§ **Objective**
Scan the listing below. Report each line that includes "None".
━━━ Information provided
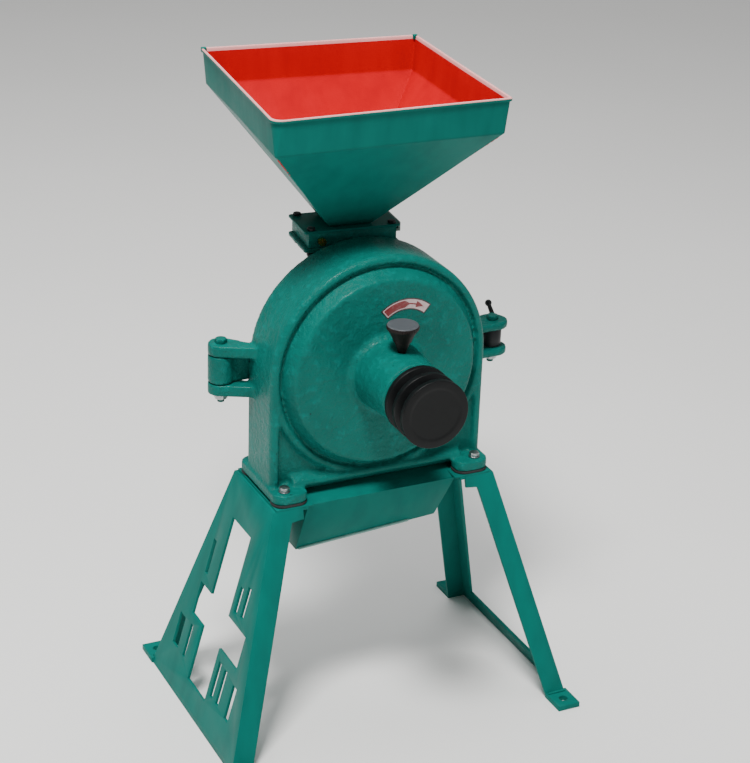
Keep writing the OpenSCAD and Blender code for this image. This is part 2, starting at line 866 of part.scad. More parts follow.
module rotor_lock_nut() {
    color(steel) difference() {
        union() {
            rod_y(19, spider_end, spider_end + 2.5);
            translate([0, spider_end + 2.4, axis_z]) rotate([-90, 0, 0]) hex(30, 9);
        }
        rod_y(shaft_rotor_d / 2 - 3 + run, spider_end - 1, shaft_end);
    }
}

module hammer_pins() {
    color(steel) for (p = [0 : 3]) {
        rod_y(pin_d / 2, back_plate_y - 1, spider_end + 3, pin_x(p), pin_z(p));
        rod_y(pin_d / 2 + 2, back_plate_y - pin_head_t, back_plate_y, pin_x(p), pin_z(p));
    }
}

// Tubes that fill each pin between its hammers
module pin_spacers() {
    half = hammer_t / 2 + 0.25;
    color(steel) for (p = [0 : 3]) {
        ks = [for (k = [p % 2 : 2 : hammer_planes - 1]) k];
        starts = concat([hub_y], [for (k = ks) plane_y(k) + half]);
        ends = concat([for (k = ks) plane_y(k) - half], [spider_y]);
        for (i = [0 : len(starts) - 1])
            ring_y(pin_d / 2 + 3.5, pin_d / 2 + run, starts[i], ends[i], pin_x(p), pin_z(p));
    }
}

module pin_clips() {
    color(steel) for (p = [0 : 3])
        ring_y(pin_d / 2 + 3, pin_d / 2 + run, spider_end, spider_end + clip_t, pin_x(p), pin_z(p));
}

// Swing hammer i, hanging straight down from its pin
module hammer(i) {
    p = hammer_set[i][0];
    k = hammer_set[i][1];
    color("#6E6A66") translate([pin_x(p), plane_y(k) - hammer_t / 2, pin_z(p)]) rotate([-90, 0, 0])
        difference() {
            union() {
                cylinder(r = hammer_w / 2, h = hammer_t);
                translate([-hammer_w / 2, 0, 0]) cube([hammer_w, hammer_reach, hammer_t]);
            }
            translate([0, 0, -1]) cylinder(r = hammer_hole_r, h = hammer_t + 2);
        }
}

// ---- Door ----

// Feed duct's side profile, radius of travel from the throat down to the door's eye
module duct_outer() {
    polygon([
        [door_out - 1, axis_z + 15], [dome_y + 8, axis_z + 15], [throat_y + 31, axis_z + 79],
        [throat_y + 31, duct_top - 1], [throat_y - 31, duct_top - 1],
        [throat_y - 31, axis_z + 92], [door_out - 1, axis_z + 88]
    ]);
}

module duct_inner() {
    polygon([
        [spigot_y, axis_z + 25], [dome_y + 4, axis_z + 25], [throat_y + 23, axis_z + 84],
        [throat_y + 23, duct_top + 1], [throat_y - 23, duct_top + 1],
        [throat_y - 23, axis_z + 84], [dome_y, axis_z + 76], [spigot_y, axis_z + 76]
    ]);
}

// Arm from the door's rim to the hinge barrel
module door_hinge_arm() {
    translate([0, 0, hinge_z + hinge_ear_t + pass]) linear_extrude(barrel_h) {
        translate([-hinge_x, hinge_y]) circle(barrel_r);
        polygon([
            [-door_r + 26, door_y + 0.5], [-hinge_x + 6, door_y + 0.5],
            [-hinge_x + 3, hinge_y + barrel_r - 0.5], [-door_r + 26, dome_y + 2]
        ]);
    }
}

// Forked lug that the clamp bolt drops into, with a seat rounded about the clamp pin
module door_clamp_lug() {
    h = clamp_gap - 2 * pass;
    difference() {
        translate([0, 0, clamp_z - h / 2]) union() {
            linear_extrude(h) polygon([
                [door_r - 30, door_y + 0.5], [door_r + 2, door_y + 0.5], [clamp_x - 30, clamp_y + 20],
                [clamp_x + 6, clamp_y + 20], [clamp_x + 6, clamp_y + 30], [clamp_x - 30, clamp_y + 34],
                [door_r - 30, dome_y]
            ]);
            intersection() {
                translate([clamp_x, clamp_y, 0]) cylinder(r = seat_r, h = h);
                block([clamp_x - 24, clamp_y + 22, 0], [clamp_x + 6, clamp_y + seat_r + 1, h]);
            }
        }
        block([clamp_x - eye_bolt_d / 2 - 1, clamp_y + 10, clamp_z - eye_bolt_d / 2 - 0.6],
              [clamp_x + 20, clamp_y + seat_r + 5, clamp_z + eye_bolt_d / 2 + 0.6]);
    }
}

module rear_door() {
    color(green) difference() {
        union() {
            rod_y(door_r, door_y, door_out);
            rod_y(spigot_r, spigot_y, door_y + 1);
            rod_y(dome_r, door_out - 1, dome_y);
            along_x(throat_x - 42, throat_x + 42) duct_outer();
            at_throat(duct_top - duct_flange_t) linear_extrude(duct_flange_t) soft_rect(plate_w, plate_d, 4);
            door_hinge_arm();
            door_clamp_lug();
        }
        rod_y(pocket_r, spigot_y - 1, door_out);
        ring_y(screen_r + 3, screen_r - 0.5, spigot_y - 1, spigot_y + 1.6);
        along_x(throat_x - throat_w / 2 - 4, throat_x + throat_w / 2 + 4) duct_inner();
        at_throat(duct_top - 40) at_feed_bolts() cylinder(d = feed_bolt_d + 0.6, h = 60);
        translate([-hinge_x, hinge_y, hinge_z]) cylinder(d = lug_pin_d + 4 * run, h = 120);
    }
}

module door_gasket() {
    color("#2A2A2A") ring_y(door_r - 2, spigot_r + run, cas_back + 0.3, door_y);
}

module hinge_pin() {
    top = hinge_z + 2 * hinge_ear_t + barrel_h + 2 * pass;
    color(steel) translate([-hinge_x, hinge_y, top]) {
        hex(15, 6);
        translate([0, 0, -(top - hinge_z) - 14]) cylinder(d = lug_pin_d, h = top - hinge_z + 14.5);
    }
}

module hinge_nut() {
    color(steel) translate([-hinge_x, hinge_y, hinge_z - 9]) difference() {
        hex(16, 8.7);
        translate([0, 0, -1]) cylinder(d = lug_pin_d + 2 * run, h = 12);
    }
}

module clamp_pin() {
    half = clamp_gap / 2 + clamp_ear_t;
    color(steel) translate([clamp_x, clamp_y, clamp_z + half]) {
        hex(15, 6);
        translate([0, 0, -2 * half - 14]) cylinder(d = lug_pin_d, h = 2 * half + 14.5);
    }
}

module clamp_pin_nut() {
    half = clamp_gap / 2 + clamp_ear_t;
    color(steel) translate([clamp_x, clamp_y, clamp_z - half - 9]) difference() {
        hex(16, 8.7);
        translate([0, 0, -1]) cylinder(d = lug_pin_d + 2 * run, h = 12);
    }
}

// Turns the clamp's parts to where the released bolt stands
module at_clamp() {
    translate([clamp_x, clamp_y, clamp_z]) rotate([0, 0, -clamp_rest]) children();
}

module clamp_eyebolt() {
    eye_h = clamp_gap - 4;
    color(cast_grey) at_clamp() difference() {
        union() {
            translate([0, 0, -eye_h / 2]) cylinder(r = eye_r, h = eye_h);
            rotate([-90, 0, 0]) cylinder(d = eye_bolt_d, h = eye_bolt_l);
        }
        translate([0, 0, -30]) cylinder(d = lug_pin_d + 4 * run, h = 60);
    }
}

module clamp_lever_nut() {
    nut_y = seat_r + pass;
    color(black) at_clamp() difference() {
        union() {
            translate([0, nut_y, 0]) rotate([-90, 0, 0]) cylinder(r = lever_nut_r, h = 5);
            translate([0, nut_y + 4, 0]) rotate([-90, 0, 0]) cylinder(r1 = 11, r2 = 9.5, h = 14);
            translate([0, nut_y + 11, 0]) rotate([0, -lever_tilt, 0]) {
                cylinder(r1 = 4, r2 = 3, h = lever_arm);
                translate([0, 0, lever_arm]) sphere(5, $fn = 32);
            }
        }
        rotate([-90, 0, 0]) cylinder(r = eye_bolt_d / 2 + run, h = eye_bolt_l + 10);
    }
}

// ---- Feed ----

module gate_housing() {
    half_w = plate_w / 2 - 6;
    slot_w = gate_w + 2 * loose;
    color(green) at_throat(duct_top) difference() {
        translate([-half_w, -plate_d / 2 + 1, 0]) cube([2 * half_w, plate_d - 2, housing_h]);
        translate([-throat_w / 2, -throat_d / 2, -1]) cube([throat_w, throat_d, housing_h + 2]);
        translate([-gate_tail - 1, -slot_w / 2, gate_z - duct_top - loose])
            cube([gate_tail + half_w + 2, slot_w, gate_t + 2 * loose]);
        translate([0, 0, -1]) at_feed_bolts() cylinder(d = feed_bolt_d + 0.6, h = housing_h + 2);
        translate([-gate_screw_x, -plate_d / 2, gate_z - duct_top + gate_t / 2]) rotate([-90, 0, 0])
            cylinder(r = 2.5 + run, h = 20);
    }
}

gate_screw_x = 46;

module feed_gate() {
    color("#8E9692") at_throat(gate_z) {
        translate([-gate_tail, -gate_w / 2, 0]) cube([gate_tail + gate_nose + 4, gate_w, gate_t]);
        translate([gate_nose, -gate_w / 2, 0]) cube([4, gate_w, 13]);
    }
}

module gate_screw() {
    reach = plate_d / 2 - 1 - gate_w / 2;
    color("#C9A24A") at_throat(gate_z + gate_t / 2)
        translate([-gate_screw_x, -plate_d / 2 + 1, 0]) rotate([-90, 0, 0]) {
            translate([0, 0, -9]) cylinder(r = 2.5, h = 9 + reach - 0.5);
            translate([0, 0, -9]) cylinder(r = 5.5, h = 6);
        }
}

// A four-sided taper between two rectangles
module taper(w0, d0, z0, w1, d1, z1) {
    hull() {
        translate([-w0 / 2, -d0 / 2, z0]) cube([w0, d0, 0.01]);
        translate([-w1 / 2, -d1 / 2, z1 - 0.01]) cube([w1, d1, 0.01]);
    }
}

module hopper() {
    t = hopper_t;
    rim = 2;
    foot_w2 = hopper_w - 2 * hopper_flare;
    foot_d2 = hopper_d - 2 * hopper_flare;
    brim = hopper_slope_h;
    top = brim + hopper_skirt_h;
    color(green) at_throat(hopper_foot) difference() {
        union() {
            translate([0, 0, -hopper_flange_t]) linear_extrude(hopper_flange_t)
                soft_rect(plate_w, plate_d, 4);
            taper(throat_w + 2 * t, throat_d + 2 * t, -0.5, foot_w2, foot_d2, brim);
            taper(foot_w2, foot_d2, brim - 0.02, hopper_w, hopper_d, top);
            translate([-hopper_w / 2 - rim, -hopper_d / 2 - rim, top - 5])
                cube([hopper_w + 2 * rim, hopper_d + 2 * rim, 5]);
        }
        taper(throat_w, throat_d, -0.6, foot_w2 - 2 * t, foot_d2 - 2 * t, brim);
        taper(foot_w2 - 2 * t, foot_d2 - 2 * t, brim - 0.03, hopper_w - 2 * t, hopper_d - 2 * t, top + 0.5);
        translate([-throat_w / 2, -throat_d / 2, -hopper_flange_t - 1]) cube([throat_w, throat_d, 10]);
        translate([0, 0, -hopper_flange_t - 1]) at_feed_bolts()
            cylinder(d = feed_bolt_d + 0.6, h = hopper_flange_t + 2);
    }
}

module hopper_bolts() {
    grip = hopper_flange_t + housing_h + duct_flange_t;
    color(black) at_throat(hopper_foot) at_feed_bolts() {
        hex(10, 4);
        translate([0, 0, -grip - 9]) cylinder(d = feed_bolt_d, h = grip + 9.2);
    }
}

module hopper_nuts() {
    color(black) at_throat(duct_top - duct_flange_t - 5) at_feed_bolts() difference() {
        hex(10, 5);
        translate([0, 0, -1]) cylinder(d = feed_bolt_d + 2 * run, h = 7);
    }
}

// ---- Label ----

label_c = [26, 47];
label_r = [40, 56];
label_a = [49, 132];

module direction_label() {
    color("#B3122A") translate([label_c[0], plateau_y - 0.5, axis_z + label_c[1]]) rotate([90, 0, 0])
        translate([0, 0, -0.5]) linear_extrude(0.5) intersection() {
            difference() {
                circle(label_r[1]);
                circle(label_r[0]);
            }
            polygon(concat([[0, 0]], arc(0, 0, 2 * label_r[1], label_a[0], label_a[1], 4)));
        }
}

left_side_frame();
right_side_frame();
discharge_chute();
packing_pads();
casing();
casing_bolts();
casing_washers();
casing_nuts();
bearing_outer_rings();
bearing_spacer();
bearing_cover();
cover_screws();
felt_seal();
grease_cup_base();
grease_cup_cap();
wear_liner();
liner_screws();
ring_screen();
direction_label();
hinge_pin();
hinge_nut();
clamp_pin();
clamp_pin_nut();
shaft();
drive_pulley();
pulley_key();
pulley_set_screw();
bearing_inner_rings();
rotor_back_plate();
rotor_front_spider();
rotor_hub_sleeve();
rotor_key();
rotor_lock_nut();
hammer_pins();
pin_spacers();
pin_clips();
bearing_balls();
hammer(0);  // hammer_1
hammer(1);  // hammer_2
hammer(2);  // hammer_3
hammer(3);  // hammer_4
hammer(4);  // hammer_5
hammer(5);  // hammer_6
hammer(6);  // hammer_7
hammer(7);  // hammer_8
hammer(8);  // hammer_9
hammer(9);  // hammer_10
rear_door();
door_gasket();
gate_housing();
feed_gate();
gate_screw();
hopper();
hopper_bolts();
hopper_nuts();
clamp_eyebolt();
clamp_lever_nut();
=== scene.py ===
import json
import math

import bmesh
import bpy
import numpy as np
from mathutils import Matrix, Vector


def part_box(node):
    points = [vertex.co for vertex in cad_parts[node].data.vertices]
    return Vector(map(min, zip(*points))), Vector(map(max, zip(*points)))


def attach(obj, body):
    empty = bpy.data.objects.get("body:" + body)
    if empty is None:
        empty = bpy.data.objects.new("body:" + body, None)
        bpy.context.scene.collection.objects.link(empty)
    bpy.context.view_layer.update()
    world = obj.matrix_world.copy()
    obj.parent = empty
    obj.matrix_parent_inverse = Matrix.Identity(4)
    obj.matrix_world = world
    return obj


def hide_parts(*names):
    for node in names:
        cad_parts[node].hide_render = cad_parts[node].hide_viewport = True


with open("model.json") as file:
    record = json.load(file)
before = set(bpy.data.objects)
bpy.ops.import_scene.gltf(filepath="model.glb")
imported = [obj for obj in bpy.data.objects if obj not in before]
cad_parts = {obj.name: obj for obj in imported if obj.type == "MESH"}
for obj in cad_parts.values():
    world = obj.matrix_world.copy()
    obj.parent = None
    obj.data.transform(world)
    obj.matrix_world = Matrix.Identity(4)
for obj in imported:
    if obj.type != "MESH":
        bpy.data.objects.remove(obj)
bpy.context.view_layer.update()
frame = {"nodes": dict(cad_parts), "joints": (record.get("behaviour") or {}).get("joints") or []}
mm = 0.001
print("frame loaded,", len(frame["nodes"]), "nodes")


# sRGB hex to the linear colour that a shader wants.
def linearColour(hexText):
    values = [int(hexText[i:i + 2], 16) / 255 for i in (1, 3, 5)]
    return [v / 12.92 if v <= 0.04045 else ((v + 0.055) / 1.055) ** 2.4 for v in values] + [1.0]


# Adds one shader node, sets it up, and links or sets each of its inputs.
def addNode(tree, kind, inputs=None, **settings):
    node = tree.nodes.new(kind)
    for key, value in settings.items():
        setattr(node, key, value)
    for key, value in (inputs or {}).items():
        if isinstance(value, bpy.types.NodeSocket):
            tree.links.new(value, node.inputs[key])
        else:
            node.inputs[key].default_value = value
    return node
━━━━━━
§ **Answer to the task**
    if empty is None:
        empty = bpy.data.objects.new("body:" + body, None)
    obj.parent = None
def addNode(tree, kind, inputs=None, **settings):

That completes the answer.